Building and maintaining credit history
Credit cards are one of the most accessible ways to build a credit history and credit score. Responsible use—paying on time and keeping balances low—demonstrates creditworthiness to lenders, which affects your ability to borrow for mortgages, car loans, and other major purchases.
Purchase protections and fraud liability
Federal law limits your liability for unauthorized charges on credit cards, often to $0 if reported promptly. Many cards also offer protections like chargeback rights if a merchant fails to deliver goods or services.
Rewards and benefits
Many cards offer cash back, points, or travel rewards on purchases. Some include additional perks like extended warranties, travel insurance, or purchase protection. The value of these benefits varies significantly by card, spending pattern, and how you redeem rewards.
Payment flexibility
You can pay your full balance, part of it, or the minimum. This flexibility helps during financial emergencies, though it comes with the cost of interest if you carry a balance.
Building negotiating power
A strong payment history and good credit score can help you negotiate better terms on future credit products.
Interest charges on carried balances
If you don't pay your full balance each month, interest accrues daily. Even a "low" APR of 15% adds up quickly on larger balances. High-interest debt can become difficult to repay.
Overspending risk
Because you're not spending physical cash, it's psychologically easier to spend more than you planned. This risk is highest for people who struggle with impulse spending or budget discipline.
Annual fees
Many cards, especially those with premium rewards or benefits, charge annual fees ranging from modest to substantial. Whether the fee is worth it depends on whether you use the card's benefits enough to offset it.
Minimum payment traps
Minimum payments are designed to keep you in debt longer and paying interest. Paying only the minimum significantly extends repayment time and total interest paid.
Credit score impacts
Late or missed payments damage your credit score, affecting future borrowing and sometimes employment or insurance rates. High credit utilization (using a large percentage of your available credit limit) also temporarily lowers your score.
Complexity and fine print
APRs vary by transaction type (purchases, cash advances, balance transfers). Introductory rates expire. Late fees, foreign transaction fees, and other charges apply in specific situations.
| Factor | Impact |
|---|---|
| How you pay the bill | Full balance monthly = no interest; carrying a balance = interest charges compound. |
| Your spending discipline | High discipline = rewards and protections; low discipline = overspending and debt risk. |
| Your credit profile | Good credit = better card offers and lower APRs; poor credit = limited options and higher rates. |
| How often you use it | Frequent use = maximum rewards potential; minimal use = annual fees may outweigh benefits. |
| What you're comparing it to | vs. debit = credit building + protections; vs. other cards = rewards, fees, and benefits differ. |
| Redemption habits | Strategic redemption = valuable rewards; forgotten points = no benefit. |
People who pay balances in full monthly benefit from the full advantage spectrum: building credit, earning rewards, and enjoying protections without paying interest.

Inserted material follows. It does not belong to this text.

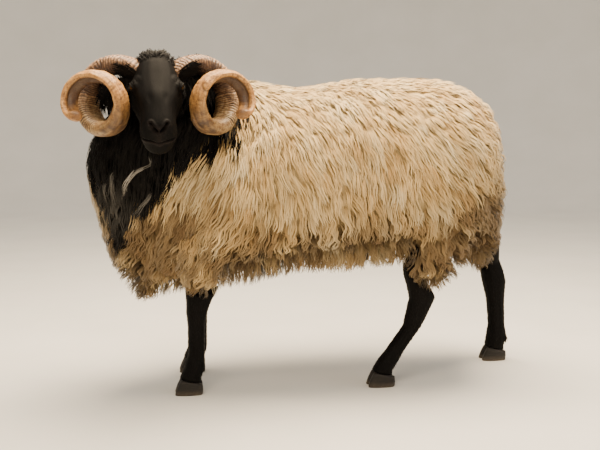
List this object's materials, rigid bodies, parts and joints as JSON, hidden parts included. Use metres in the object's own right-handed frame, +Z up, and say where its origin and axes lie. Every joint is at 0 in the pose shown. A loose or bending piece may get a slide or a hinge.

People building credit history can use a card (especially a secured or starter card) to establish creditworthiness without other borrowing options.
People who travel or make large purchases may find specific card benefits (travel insurance, purchase protection, extended warranties) genuinely valuable.
People with irregular or inconsistent income might use the flexibility of revolving credit strategically—though they need discipline to avoid debt accumulation.
Conversely, people with a history of overspending, those living paycheck-to-paycheck, or those currently in high-interest debt often find that the risks outweigh the benefits until their financial situation stabilizes.
Credit cards aren't inherently good or bad—they're a tool whose value depends entirely on how and why you use them.